CJEU ruling on judicial retirement concerns the past - Polish PM

According to Morawiecki, the Polish judicial system "still requires very profound reforms." Paweł Supernak/PAP

Tuesday's ruling by the Court of Justice of the European Union (CJEU) on Poland's reform of the retirement age of judges and public prosecutors concerns a historical state of affairs, Polish PM Mateusz Morawiecki has said in a conversation with PAP.

The CJEU ruled on Tuesday that Polish laws relating to the retirement age of judges and public prosecutors, adopted in July 2017, are contrary to EU law.

"Basically, the ruling concerns a historical state of affairs since the relevant law was amended more than a year ago. We'll scrutinise the ruling and its potential consequences," the prime minister told PAP.

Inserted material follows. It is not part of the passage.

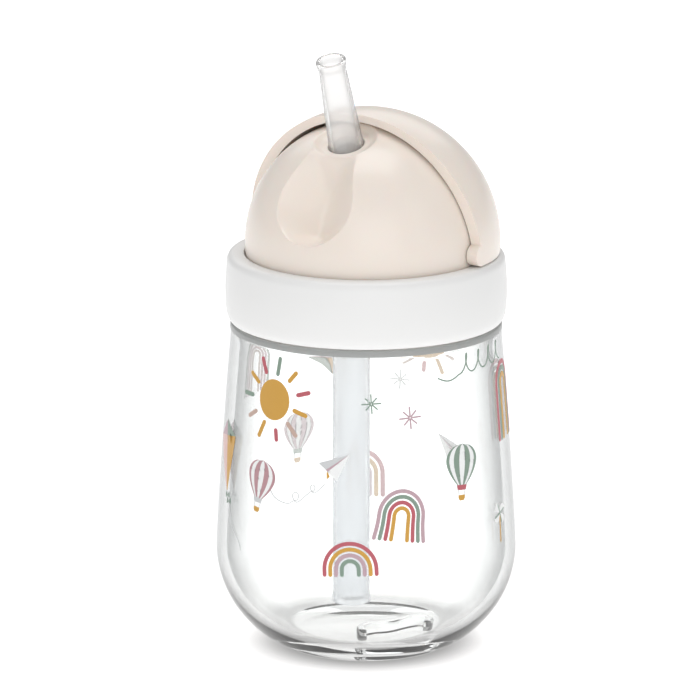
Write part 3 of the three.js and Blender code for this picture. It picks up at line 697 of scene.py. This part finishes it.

According to Morawiecki, the Polish judicial system "still requires very profound reforms." "And we will continue these reforms in a way that is understandable for our partners in the European Union, and first of all so that our courts should finally start to operate efficiently as this is what our citizens strongly expect," he said.

In Tuesday’s judgment, the Court upheld the action for failure to fulfil obligations brought by the European Commission against Poland and held that as a member state it had failed to fulfil its obligations under EU law, first, by establishing a different retirement age for men and women who were judges or public prosecutors in Poland and, second, by lowering the retirement age of judges of common courts while conferring on the Minister for Justice the power to extend the period of active service of those judges.

The reforms had lowered the age of retirement for women to 60 and for men to 65 from the previous 67 years for both sexes. Since 2017, Poland has changed the regulations in question.